Initially nobody was interested in her maps. ‘They hadn’t seen women reps and just asked, starting to fondle one, whether I was beddable,’ says Phyllis, with wonderfully old-fashioned enunciation. ‘I said I was too busy doing the maps to be beddable.’ WH Smith gave her her first order and received its initial delivery in a borrowed wheelbarrow. More than 12 million maps have now been sold.
IN 1986, she went to Buckingham Palace for her MBE: ‘The Queen put the medal on one and then one curtsied, which I couldn’t do very well. So I toppled over but somebody saved me.’ She was invited to ‘luncheon’ in 1990. ‘Prince Edward and I discussed his girlfriends. I told him he should look for kindness.’
The Prince and Phyllis discussed sincerity. ‘He said, ‘I’ll find a girl fascinating, charming and fall for her, then just one sentence can finish it. Just one remark will suddenly end one’s interest in her if it’s not sincere’. Yes, he was talking entirely about girls.’
Phyllis’s charming tract, An Artist’s Pilgrimage in Business, is published this week. She turned her business into a trust in 1966; and the book, illustrated with her line drawings, describes her Utopian philosophy. Art is her ‘passion’. She’s painted for Sir Richard Luce and a commission for the former Speaker, Lord Weatherill. ‘Dear ‘Jack’, bless his heart (he has a twin sister, ‘Jill’), is coming to the exhibition.’ (The Little Gallery, Arundel, 25 October.) In December she’s going to Hong Kong to paint, staying with Chris and Lavender Patten. ‘I’ve known Lavender since before she was born,’ says Phyllis, who helped Lavender’s mother, the late Joan Walker-Smith, through the traumatic birth after the death of her husband. Last year Phyllis stayed in Government House painting a commission for the Pattens. ‘Chris is the most huggable of men with a tremendously affectionate nature,’ she says. ‘He calls me Pig because those were my initials before I was married.’ Phyllis was educated at Rodean, which was ‘awful’. In 1919 her family struggled across war-torn Europe, seeking her grandmother, and arriving in Budapest after the communist rebellion. ‘People were starving and being crucified. Jews were being thrown into the Danube with weights on them. When I returned to Rodean and mentioned I’d been in a revolution, they said, ‘What do you mean by coming back in the autumn in your winter hat?” Her father was a Hungarian emigre and her mother Irish Italian. Once they pitched up together at the school, loudly accusing each other of adultery. ‘I hid in the airing cupboard,’ says Phyllis. Later, scandalously, her mother turned up on horseback, wearing men’s clothes and with her lover, the portrait painter Alfred Orr.

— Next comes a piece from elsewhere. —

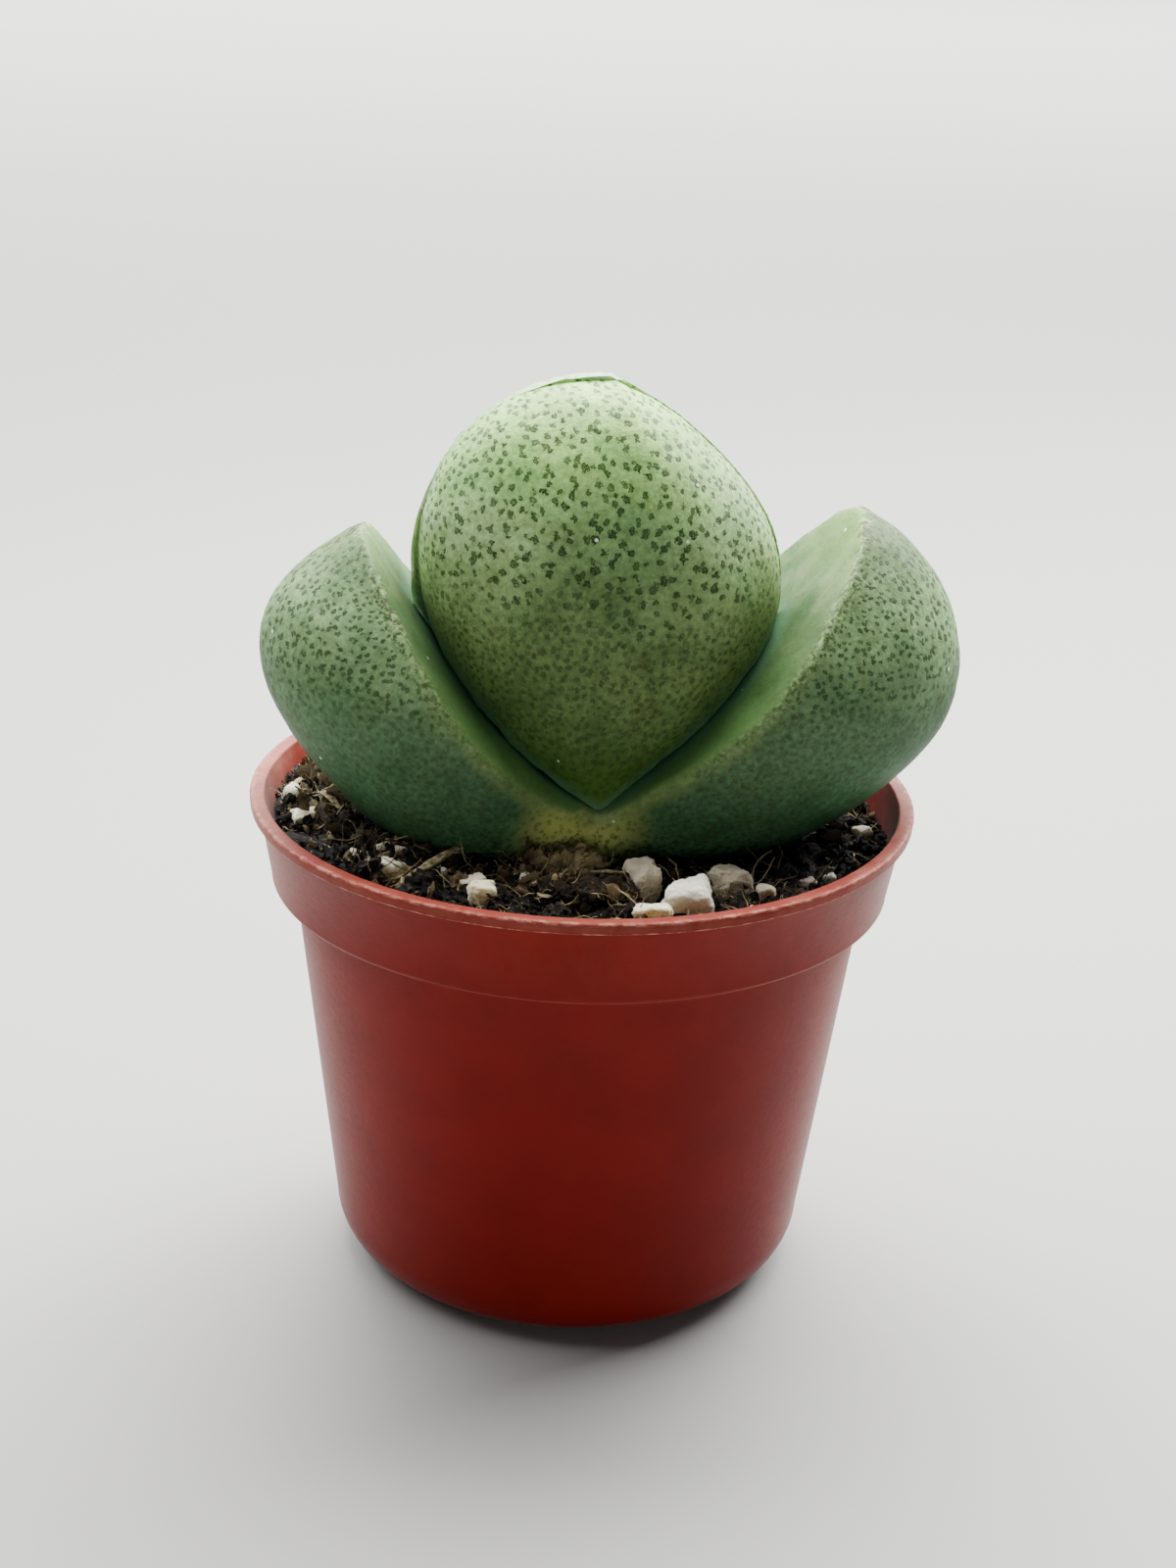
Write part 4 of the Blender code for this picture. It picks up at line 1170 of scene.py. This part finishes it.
def make_soil(leaves):
    """Peat bed, clumps, crumbs, fibres, bark and perlite, with all draws from one seeded roll in this order."""
    roll = random.Random(27)
    bed = make_bed()
    ground = Ground(bed, leaves)
    dress(bed, peat("damp_peat", "050403", "17110c", "17110c", 0.0), "soil", "soil")
    clumps = join_as("peat_clumps", [make_clump(number, *entry) for number, entry in enumerate(CLUMPS)])
    dress(clumps, peat("matted_peat", "060402", "392c19", "392c19", 0.0), "soil", "soil")
    for name, shapes, shades, layers in CRUMBS:
        seeds = crumb_seeds(name, *shapes)
        placings = [placing for layer in layers for placing in lie_crumbs(ground, roll, *layer)]
        dress(sow(name, seeds, placings, roll), peat(name, *shades), "soil", "soil")
    for name, (count, *shape), layers in FIBRES:
        seeds = [fibre_seed(f"{name}_seed_{number}", roll, *shape) for number in range(count)]
        placings = [placing for layer in layers for placing in lie_fibres(ground, roll, *layer)]
        dress(sow(name, seeds, placings, roll), fibre_stuff(), "soil", "soil")
    dress(make_bark(), dry_bark(), "soil", "soil")
    grains = [make_grain(number, ground, *entry) for number, entry in enumerate(GRAINS)]
    dress(join_as("perlite_grains", grains), perlite(), "soil", "soil")


# Floor, light and camera

def make_stage():
    """A plain pale floor under the pot."""
    bpy.ops.mesh.primitive_plane_add(size=8.0)
    floor = just_made("floor")
    material, tree, surface, place = new_material("matt_white_board", Roughness=0.8, IOR=1.45)
    surface.inputs["Base Color"].default_value = colour("969694")
    floor.data.materials.append(material)


def add_light(name, place, target, size, watts, tint):
    """A soft oblong lamp that points at a target."""
    lamp = bpy.data.lights.new(name, "AREA")
    lamp.shape = "RECTANGLE"
    lamp.size, lamp.size_y = size
    lamp.energy = watts
    lamp.color = colour(tint)[:3]
    item = link_new(name, lamp)
    item.location = place
    item.rotation_euler = (Vector(target) - Vector(place)).to_track_quat("-Z", "Y").to_euler()


def make_light():
    """Soft lamps high behind and at both sides, a weak one in front, and one for the floor far behind."""
    world = bpy.data.worlds.new("dim_room")
    world.use_nodes = True
    sky = world.node_tree.nodes["Background"]
    sky.inputs["Color"].default_value = colour("f6f8fa")
    sky.inputs["Strength"].default_value = 0.09
    bpy.context.scene.world = world
    add_light("above", (0.0, 0.12, 0.30), PLANT_MIDDLE, (0.24, 0.20), 3.2, "fffdf8")
    add_light("left_high", (-0.34, 0.05, 0.38), PLANT_MIDDLE, (0.30, 0.30), 2.2, "ffffff")
    add_light("right_behind", (0.28, 0.26, 0.34), PLANT_MIDDLE, (0.30, 0.30), 5.0, "ffffff")
    add_light("front_low", (0.0, -0.60, 0.12), PLANT_MIDDLE, (0.40, 0.15), 0.75, "ffffff")
    add_light("far_floor", (0.0, 1.70, 1.20), (0.0, 1.50, 0.0), (3.40, 1.60), 340.0, "ffffff")


def make_camera():
    """The camera at the viewing angle of the photograph."""
    camera = link_new("camera", bpy.data.cameras.new("camera"))
    camera.data.sensor_width = 36.0
    camera.data.lens = CAMERA_LENS
    camera.data.shift_x, camera.data.shift_y = CAMERA_SHIFT
    camera.data.clip_start = 0.01
    ahead = Vector((0.0, math.cos(CAMERA_ELEVATION), -math.sin(CAMERA_ELEVATION)))
    up = Vector((0.0, math.sin(CAMERA_ELEVATION), math.cos(CAMERA_ELEVATION)))
    turn = Matrix((Vector((1.0, 0.0, 0.0)), up, -ahead)).transposed().to_4x4()
    place = Vector((0.0, 0.0, POT_HEIGHT)) - ahead * CAMERA_DISTANCE
    camera.matrix_world = Matrix.Translation(place) @ turn @ Matrix.Rotation(CAMERA_ROLL, 4, "Z")
    bpy.context.scene.camera = camera


def build():
    """Dress the whole part, then set the floor, the light and the camera."""
    outer, inner = make_leaves()
    # Skin colours by height are partly the leaves' own tone and partly painted light and shade
    old_skin = leaf_skin(
        "old_leaf_skin",
        flesh_and_light_stops=(
            (48.0, "3d6846"), (56.0, "436444"), (62.0, "54704c"),
            (69.0, "7a9869"), (75.0, "5b7446"), (81.0, "3f5a30"),
        ),
        face_and_light_stops=(
            (53.0, "5e8649"), (58.0, "547a42"), (64.0, "466538"),
            (70.0, "43613a"), (76.0, "6a894f"), (82.0, "8aa96c"),
        ),
        foot="b3bf6a", shade_share=0.0, dot="172a10", coarse=(0.94, 0.27), fine=(0.80, 0.22), change=60.0,
    )
    young_skin = leaf_skin(
        "young_leaf_skin",
        flesh_and_light_stops=(
            (55.0, "3f6124"), (61.0, "4f693a"), (68.0, "5f7443"), (73.0, "7a945e"),
            (78.0, "94b47b"), (84.0, "95be70"), (90.0, "a9d67c"),
        ),
        face_and_light_stops=((60.0, "4c683c"), (68.0, "6b8558"), (76.0, "86a474"), (84.0, "98bb94"), (90.0, "a3c3a2")),
        foot="46682a", shade_share=0.65, dot="183010", coarse=(1.12, 0.32), fine=(0.74, 0.22), change=70.0,
    )
    dress(outer, old_skin, "outer_leaf", "outer_leaf_pair")
    dress(inner, young_skin, "inner_leaf", "inner_leaf_pair")
    dress(make_pot(), polypropylene(), "pot", "pot")
    make_soil((outer, inner))
    make_stage()
    make_light()
    make_camera()


build()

WHEN Phyllis was 14, her father, a map maker, wrote saying she should get a winter coat on credit, because he was bankrupt. He fled to America and Phyllis left school and took a taxi home with no money. The Maharaja of Patiala (being painted by Alfred) opened the door in full regalia and paid. ‘Then Mother said, ‘Alfred has an artistic temperament and couldn’t possibly have a little girl in the house. Get a live-in job’.’ How did Phyllis feel being abandoned and rejected? ‘But my mother was infatuated, dear,’ she replies, surprised at the question. ‘I’ve always accepted whatever happens.’
Phyllis went to Paris and slept under bridges, under newspapers. Was she pestered sexually? ‘Not in the way girls are these days. There was a feeling of camaraderie.’ She also starved, frequently for three days and once for 10. ‘So did Vladimir Nabokov. And we used to watch James Joyce sitting blind and miserable in a cafe.’ She taught English then studied philosophy and Byzantine art at the Sorbonne, supporting herself by selling pictures and articles.
Back in London, aged 21, she married a struggling artist 17 years her senior. ‘I’d just rescued Mother from being murdered by her husband. I was bringing an empty whisky bottle down on his head because he was strangling her. That’s how they lived,’ she laughs. Phyllis was thrown out for ‘interfering’, and took up with the Irish artist she bumped into on the way out.
They went to live in Spain but her husband, Richard, was ‘always angry and frightened’ and she found life impossible. ‘I walked out after eight years, without saying a word. That’s the worst thing you can do to anybody. I wouldn’t do it now. I’d tell him first.’ They didn’t have children. ‘It just didn’t happen. When I was young I wanted 12.’
In 1946, she was getting her maps reprinted in Holland when her plane crashed off course in dense fog on a wooded hill. She suffered a stroke, fractured skull and spine. ‘I longed to be dead.’ Instead of resting, she soon carried on working. Her disabilities, she writes charitably, led to diminished self-interest and the discarding of any fear of death. In 1948, she returned to Spain to visit friends. ‘Many had been murdered. It made me completely apolitical.’ She then begged a passage on an orange freighter from Seville and was painting on the bridge when two stowaways appeared, ‘out of the oranges, still vomiting from the fumes. They said if they were taken back, they’d be shot by Franco’. She looks distressed. The Captain shopped them.
On a happier note, the officers’ sexual advances were not unwelcome. ‘I think I was fairly free with myself if I fell for somebody,’ she says, brightly. ‘I was susceptible. That was part of bohemian life.’ Suddenly in 1950, she went completely blind for three months. Did she just lie in bed? Of course not! She wrote, sightlessly, about a Japanese artist, Itiro Takeda, for the New Yorker.
She writes of her Damascus Road conversion in her book – in 1954 when she was reading Schopenhauer’s analysis of Evil Man. ‘Suddenly whoof, an ethereal light flooded me.’ A few days later she had a Fra Angelico vision of Christ on the Cross. Bang, she says, she was faced with the Herculean task of discarding self-justification, white lies and pride. Phyllis describes herself as an old fool, but a happy one. Her life may sound batty, but she is terribly sane.